To do: Your task is to tally the lines of the listing containing the word "piece" and report the figure alone.

Source material:
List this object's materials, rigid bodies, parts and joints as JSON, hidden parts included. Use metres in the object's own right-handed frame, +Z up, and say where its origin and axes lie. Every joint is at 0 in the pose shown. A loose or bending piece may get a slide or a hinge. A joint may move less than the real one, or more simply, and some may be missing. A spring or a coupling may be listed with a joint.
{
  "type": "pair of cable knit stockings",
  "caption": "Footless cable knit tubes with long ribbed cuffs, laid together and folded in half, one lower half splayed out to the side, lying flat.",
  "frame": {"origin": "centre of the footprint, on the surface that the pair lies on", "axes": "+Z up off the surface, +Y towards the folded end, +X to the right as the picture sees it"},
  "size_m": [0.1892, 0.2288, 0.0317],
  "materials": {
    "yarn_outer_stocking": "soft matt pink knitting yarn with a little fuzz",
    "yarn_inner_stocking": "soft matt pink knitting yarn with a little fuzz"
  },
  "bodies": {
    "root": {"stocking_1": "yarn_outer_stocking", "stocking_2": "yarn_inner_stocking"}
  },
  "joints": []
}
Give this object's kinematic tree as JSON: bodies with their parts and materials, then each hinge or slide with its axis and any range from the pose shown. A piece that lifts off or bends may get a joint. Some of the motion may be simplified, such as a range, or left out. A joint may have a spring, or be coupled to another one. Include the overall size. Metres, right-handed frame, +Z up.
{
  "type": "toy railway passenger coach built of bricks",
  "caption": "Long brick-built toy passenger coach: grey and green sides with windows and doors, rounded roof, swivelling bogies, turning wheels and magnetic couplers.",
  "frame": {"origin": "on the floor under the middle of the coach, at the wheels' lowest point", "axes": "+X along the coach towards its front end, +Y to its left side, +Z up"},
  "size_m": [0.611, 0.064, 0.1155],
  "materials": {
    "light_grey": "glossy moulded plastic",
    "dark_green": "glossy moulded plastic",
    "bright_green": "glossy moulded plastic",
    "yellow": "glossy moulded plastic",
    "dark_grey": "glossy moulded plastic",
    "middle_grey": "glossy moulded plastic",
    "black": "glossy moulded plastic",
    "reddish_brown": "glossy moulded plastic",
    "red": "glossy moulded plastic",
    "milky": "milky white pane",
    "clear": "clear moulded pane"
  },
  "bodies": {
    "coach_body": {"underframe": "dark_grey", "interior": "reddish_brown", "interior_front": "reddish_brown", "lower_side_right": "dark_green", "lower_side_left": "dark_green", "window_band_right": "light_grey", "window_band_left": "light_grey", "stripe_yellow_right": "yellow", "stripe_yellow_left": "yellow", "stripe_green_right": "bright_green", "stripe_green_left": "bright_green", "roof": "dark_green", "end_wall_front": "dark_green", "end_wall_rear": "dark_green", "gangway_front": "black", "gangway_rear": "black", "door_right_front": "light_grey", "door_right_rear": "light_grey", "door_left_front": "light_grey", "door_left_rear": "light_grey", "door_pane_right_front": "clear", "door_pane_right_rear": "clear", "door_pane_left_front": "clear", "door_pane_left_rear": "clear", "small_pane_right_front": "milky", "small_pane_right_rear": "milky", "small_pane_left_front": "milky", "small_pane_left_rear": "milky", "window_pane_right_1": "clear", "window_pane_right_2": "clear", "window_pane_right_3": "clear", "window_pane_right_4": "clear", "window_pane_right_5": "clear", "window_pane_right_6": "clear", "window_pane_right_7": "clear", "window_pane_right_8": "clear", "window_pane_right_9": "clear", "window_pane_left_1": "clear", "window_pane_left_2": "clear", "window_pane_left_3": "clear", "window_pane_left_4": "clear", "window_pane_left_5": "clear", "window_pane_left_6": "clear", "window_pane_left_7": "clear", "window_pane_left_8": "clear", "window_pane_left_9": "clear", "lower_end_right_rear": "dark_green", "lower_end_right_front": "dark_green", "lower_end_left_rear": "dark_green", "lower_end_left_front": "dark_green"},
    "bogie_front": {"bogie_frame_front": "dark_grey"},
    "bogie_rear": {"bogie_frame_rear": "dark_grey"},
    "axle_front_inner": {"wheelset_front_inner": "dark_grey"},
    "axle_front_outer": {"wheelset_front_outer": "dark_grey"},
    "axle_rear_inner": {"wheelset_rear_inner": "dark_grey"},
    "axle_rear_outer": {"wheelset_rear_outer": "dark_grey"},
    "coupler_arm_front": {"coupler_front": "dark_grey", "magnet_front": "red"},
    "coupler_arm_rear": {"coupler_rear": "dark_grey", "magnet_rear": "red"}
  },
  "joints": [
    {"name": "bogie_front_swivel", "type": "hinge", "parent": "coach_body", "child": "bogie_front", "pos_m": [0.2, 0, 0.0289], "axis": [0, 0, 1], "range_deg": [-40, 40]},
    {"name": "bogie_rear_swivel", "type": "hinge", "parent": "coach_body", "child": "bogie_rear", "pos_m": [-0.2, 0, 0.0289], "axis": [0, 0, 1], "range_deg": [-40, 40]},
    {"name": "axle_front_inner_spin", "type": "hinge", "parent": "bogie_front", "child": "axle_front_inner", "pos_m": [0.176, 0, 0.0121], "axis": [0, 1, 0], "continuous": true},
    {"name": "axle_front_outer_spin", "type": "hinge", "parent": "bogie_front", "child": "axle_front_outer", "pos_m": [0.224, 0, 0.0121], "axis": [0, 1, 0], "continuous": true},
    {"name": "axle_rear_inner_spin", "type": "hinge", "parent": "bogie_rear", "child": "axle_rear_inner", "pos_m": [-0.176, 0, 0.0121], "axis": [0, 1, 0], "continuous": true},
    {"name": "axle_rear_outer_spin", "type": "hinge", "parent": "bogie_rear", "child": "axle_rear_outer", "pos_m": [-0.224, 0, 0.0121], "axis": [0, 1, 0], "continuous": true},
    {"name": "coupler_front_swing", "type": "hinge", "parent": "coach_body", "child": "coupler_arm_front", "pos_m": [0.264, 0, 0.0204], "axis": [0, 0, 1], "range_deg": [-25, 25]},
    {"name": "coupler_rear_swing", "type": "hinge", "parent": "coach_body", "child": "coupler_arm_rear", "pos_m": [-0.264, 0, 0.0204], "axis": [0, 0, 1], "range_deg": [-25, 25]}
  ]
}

Reply to the exercise: 2